Qualcun altro tenta di porsi nella prospettiva del cambiamento. L’attuale arcivescovo di Milano, mons. Delpini, usa la metafora del ‘cambio di scarpe’: L’oratorio si è adattato alle nuove esigenze (..) un po’ per volta (..). Ci sono però dei momenti in cui si deve mettere mano all’impresa un po’ più impegnativa e complessa di un ripensamento complessivo (..). È venuto il momento di cercare un paio di scarpe nuove” (Messaggio in apertura del percorso ‘Oratorio 2020 – Quali oratori per fare oratorio’).

L’invito del ‘ripensamento complessivo’ dell’oratorio è certamente orientato al cambiamento. Esso tuttavia rischia di restare suo malgrado negli attuali modelli e cornici pastorali: ‘cambiare le scarpe’ dà per scontato che si debbano avere delle scarpe, dunque confermare le premesse di partenza.

Non basta allora ‘cambiare le scarpe’ ma occorre chiedersi ‘perché abbiamo bisogno di scarpe?’ 

A ben vedere entrambi gli approcci (conservazione o cambiamento) sono figli del paradigma da cui provengono, non operano una ‘conversione’ rispetto al paradigma, ovvero un lavoro di consapevolezza (discernimento) e di cambio di direzione (nuove prassi) rispetto ai modelli socioculturali e pastorali adottati e dati per scontati.

Dopo il ‘terremoto’ e ciò che ne è seguito, non si tratta di ricostruire ma di generare. Siamo chiamati ad andare oltre il semplice cambiamento programmatico per procedere ad un salto paradigmatico: il primo si preoccupa di cambiare contenuti (cosa) e metodi (come), di elaborare progetti; il secondo lavora sul senso/significato (perché) e di facilitare processi; il primo rincorre la risposta ai bisogni, il secondo sceglie la leggerezza dei sogni. Il primo va alla ricerca del ‘nuovo oratorio’, il secondo dell’’oratorio nuovo’, frutto del sogno profetico.

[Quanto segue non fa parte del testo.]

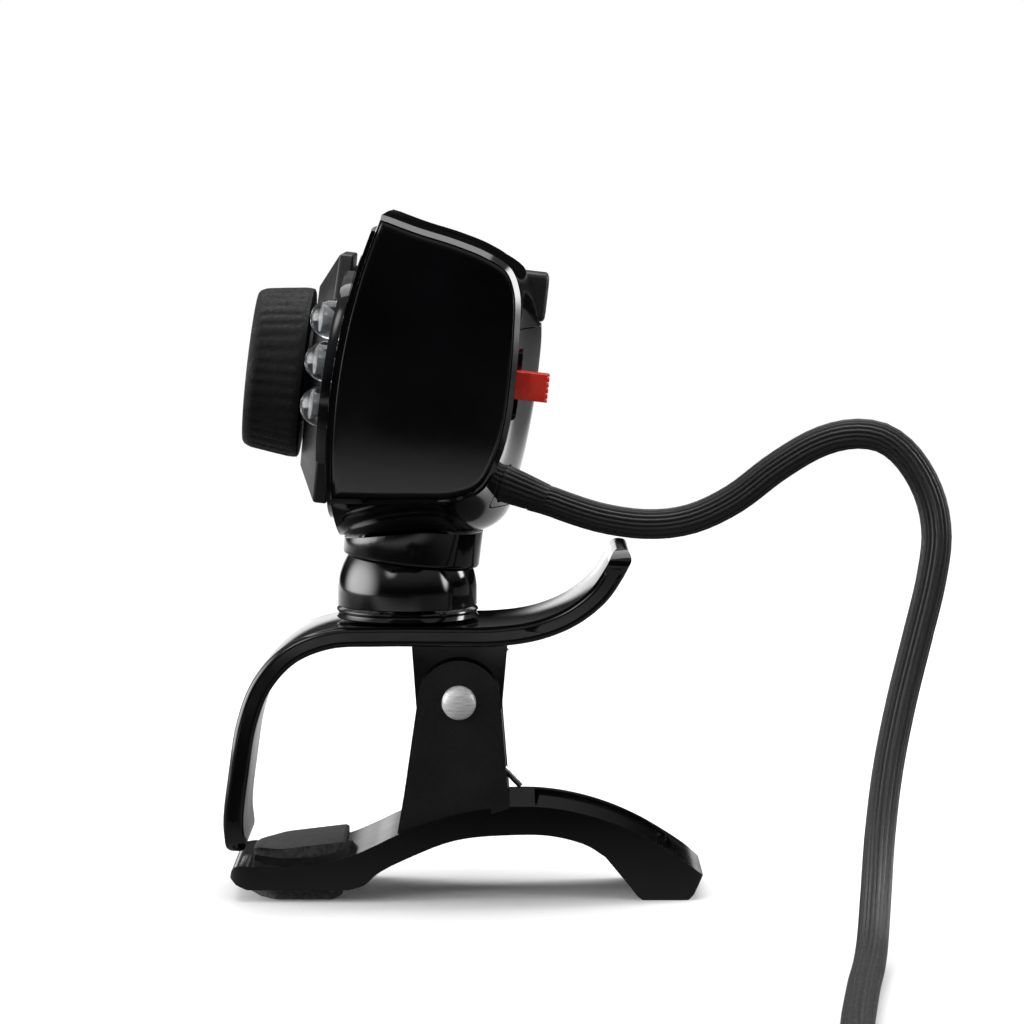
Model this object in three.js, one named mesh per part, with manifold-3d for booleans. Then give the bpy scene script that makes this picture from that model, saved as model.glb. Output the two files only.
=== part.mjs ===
// Clip-on desk webcam: a pitched camera head on a ball neck, a sprung clip that doubles as a stand,
// and a coiled lead with its plug. Millimetres, +Z up, the lens looks along -Y.
// The floor is Z = 0, under the foot pad of the clip.
import * as THREE from 'three';
import { mergeVertices } from 'three/addons/utils/BufferGeometryUtils.js';
import Module from 'manifold-3d';

const wasm = await Module();
wasm.setup();

// Neck: the ball's centre is the pivot of the head, and the origin of the head's own frame.
const neck = { y: -6.2, z: 33, ballRadius: 7.6, wall: 1.6, socketGap: 0.35 };
const headPitch = THREE.MathUtils.degToRad(6.5);

// Head, in its own frame: origin at the ball's centre, front along -Y.
const head = {
  rimX: 19.4,
  sideX: 20.2,
  rimBevel: 0.55,
  edgeBevel: 0.1,
  wall: 1.5,
  cavityX: 18.2,
  frontY: -9.45,
  frontBow: 0.0073,
  frontMiddleZ: 21,
  lensZ: 22.3,
};
const fitGap = 0.3;

// Side outline of the head from the visor's tip over the top and down the back: [y, z].
const middleOutline = [
  [-6.6, 40.7], [-3, 39.9], [1.5, 39], [5.4, 37.9], [8.6, 36.4], [10.4, 33.8], [11.3, 30], [11.5, 25.5],
  [11.3, 19.5], [10.8, 14.5], [9.9, 9.8], [7.6, 7.7], [1, 6.7], [-4.5, 5.7], [-7.7, 5.3],
];
const rimOutline = [
  [-6.4, 40.6], [-2.8, 39.7], [1.3, 38.9], [4.8, 37.9], [7.2, 36.6], [8.4, 34.2], [8.8, 30.5], [9, 25.5],
  [8.9, 20.5], [8.3, 16.8], [6.9, 13.5], [4.2, 11.9], [-0.5, 11.2], [-5, 10.7], [-8.4, 10.4],
];

// Lens group, along the lens axis.
const lens = { ringRear: -13.4, ringFront: -19.5, ringRadius: 9.2, barrelRadius: 5, collarRear: -9.6 };
const led = { radius: 2.15, domeY: -11, play: 0.15 };
const ledSeats = [[12.5, 6.7], [14.6, 2.3], [14.4, -2.4]];

// Clip.
const clip = { halfWidth: 8, stripTop: 29.9, stripThick: 2.2, tailHalfWidth: 6.6 };
const hinge = { y: -0.5, z: 21.6, pinRadius: 1.25, headRadius: 1.85, earRadius: 4.5 };
const upperEar = { inner: 3.4, outer: 4.9 };
const lowerEar = { inner: 5.2, outer: 6.7 };

// Lead.
const lead = {
  radius: 1.6,
  sides: 8,
  turns: 5,
  layers: 2,
  coilX: 120,
  coilY: 10.4,
  innerTurn: 11,
  splitAt: 0.094,
};
const bootExit = { x: 10.5, y: 8.3, z: 13.9, slope: THREE.MathUtils.degToRad(14.5) };

// ---------- materials ----------

const finishes = {
  gloss: { color: 0x060607, roughness: 0.12, metalness: 0 },
  satin: { color: 0x0b0b0c, roughness: 0.45, metalness: 0 },
  rubber: { color: 0x141416, roughness: 0.8, metalness: 0 },
  foam: { color: 0x1a1a1b, roughness: 0.95, metalness: 0 },
  red: { color: 0xd8261c, roughness: 0.35, metalness: 0 },
  clear: { color: 0xe6ecf0, roughness: 0.05, metalness: 0, transparent: true, opacity: 0.5 },
  glass: { color: 0x2a2440, roughness: 0.03, metalness: 0, transparent: true, opacity: 0.6 },
  steel: { color: 0xc9cacc, roughness: 0.25, metalness: 1 },
  board: { color: 0x14522c, roughness: 0.5, metalness: 0 },
  chip: { color: 0x1c1c20, roughness: 0.4, metalness: 0 },
};

function material(name) {
  return new THREE.MeshStandardMaterial(finishes[name]);
}

function addPart(group, name, geometry, finish) {
  const mesh = new THREE.Mesh(geometry, material(finish));
  mesh.name = name;
  group.add(mesh);
  return mesh;
}

// ---------- solids ----------

// The positions alone, so that shared corners can be merged.
function bareGeometry(geometry) {
  const bare = geometry.clone();
  bare.deleteAttribute('normal');
  bare.deleteAttribute('uv');
  return bare;
}

function toSolid(geometry) {
  const merged = mergeVertices(bareGeometry(geometry), 1e-4);
  const mesh = new wasm.Mesh({
    numProp: 3,
    vertProperties: new Float32Array(merged.attributes.position.array),
    triVerts: new Uint32Array(merged.index.array),
  });
  return new wasm.Manifold(mesh);
}

function toGeometry(solid) {
  const mesh = solid.getMesh();
  const geometry = new THREE.BufferGeometry();
  geometry.setAttribute('position', new THREE.BufferAttribute(new Float32Array(mesh.vertProperties), 3));
  geometry.setIndex(new THREE.BufferAttribute(new Uint32Array(mesh.triVerts), 1));
  return geometry;
}

function cut(geometry, ...tools) {
  let solid = toSolid(geometry);
  for (const tool of tools) {
    solid = solid.subtract(toSolid(tool));
  }
  return toGeometry(solid);
}

function join(geometry, ...others) {
  let solid = toSolid(geometry);
  for (const other of others) {
    solid = solid.add(toSolid(other));
  }
  return toGeometry(solid);
}

function common(geometry, other) {
  return toGeometry(toSolid(geometry).intersect(toSolid(other)));
}

// Vertices and faces to a closed geometry whose faces point out.
function closedGeometry(vertices, faces) {
  let volume = 0;
  for (const [a, b, c] of faces) {
    const cross = new THREE.Vector3().crossVectors(vertices[b], vertices[c]);
    volume += vertices[a].dot(cross);
  }
  const index = faces.flatMap(([a, b, c]) => (volume < 0 ? [a, c, b] : [a, b, c]));
  const geometry = new THREE.BufferGeometry().setFromPoints(vertices);
  geometry.setIndex(index);
  return geometry;
}

// Rings of equal length joined one after the other, with a fan over each end.
function loft(rings) {
  const count = rings[0].length;
  const vertices = rings.flat();
  const faces = [];
  for (let ring = 0; ring < rings.length - 1; ring++) {
    for (let i = 0; i < count; i++) {
      const a = ring * count + i;
      const b = ring * count + ((i + 1) % count);
      faces.push([a, b, b + count], [a, b + count, a + count]);
    }
  }
  for (const [ring, flip] of [[0, true], [rings.length - 1, false]]) {
    const centre = new THREE.Vector3();
    rings[ring].forEach((point) => centre.addScaledVector(point, 1 / count));
    const hub = vertices.push(centre) - 1;
    for (let i = 0; i < count; i++) {
      const a = ring * count + i;
      const b = ring * count + ((i + 1) % count);
      faces.push(flip ? [hub, b, a] : [hub, a, b]);
    }
  }
  return closedGeometry(vertices, faces);
}

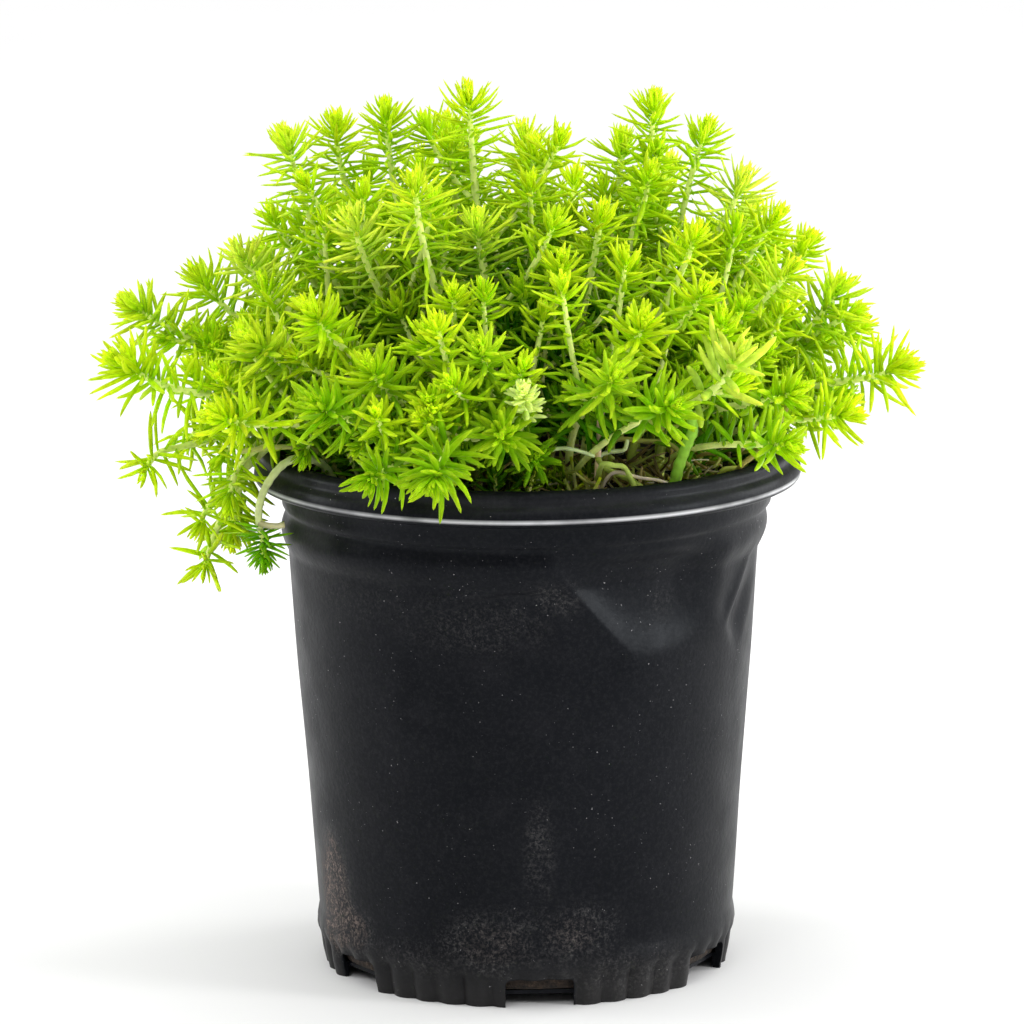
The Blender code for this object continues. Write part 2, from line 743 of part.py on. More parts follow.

Sempre più oratori stanno coraggiosamente scegliendo di ‘sognare l’oratorio’, dare spazio alla profezia e non all’ennesimo sterile progetto. Il sogno è più di un progetto perché i progetti non generano sogni. Missione Emmaus li sta accompagnando, perché non abbiano timore nel ‘lasciarsi andare’, leggeri, scalzi.